Monday on CNN’s “Anderson Cooper 360,” actor and civil rights activist Samuel Jackson called the nationwide Black Lives Matter protests the “labor pains” of systemic change.
Jackson said, “I’m energized watching them do it. I wish I wasn’t in this high-risk area of COVID, or I would be out there with them joining in if I had the energy to be out there. But I love the way it looks. It is a very different view from the one I had in the ’60s and ’70s. The faces are all ethnicities. The youth and energy feels the same. And in my mind, it feels like change is about to happen. It is one of those kinds of things where the birth of change or birth has labor. Now we’re starting the labor pains of this change that’s about to happen. It is almost like the murders that took place, that got all of these young people in the streets, was the water breaking on ‘OK, that’s enough.’ The pressure, the water broke, and now we’re in labor, and let’s see what the result of this labor will be.”
Cooper asked, “I’m just wondering generationally, how you saw things then and how you see things now? You believe change can happen?”
Jackson said, “Yes, I do. I know it’s not going to be immediate. And that is one of the things that the young people who are out there will have to understand. The level of patience that is going to take and that it will be a few years.”
He continued, “Now it seems like an old fogey notion or they feel that we keep talking about voting and what that all means, but it takes a minute to understand what a revolutionary idea of voting is and what it means. And how you get the right people in there to express what you want. So that you could get the right mayor, who hires the right D.A., who hires the right chief of police, who adheres to all of the things that the people want. That is the difficulty of explaining patience to young people.”

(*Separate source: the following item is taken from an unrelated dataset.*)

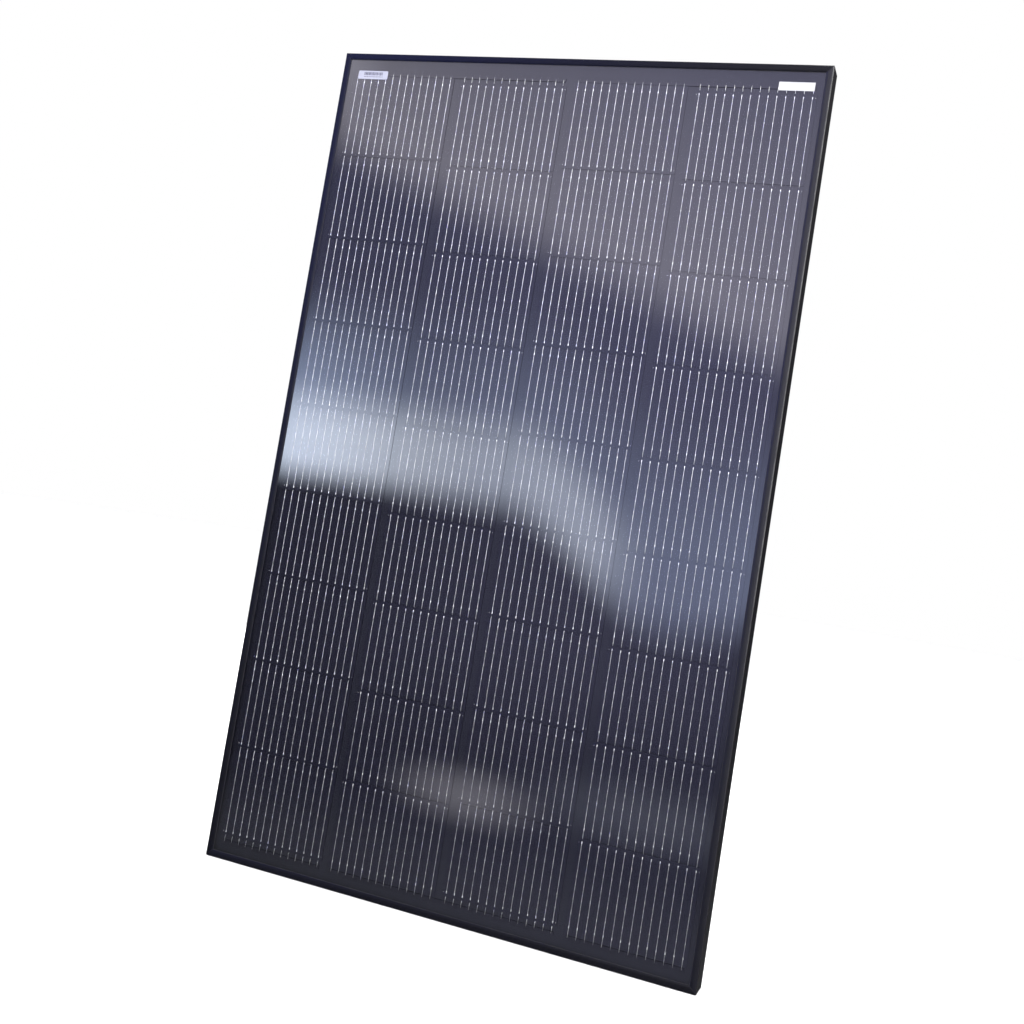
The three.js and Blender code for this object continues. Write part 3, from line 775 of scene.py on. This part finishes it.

Discussing his activism during his youth, Jackson said, “I had the same ‘Burn it down right now. Let’s blow the whole thing up and start over again’ idea that they have,” the characteristically blunt Jackson acknowledged, before speaking of metaphorically “blowing up” systemically prejudicial systems. “You know, there is a level of blowing up that needs to happen. Always. So that’s not an unreasonable thing to ask for in a specific revolutionary way, because that’s how things work. There are institutions that need to be blown up that have not been blown up since the inception of captured people coming to this country. Here I am almost 72 years old, and I hear the same things or look at the things that go on around me and say, ‘Well, that hasn’t changed.’ The big change now is technology, the internet and all those other things. People have been mistreated by the law enforcement establishment of this country since they brought us here, and even more so when we were freed, and they unleashed the pattyrollers or people to keep black people in line in a specific sort of way, and those — the use of that power has been exercised against us more than it has the dominant culture of this country. And that’s not an exaggeration or an untruth. It’s just what has happened. And we witnessed it, we’ve been warned against it.”
He added, “I’m not talking about planting the bomb somewhere and blowing up an institution. I’m talking about the rhetoric around a specific institution, changing how everything is applied to everyone across the board.”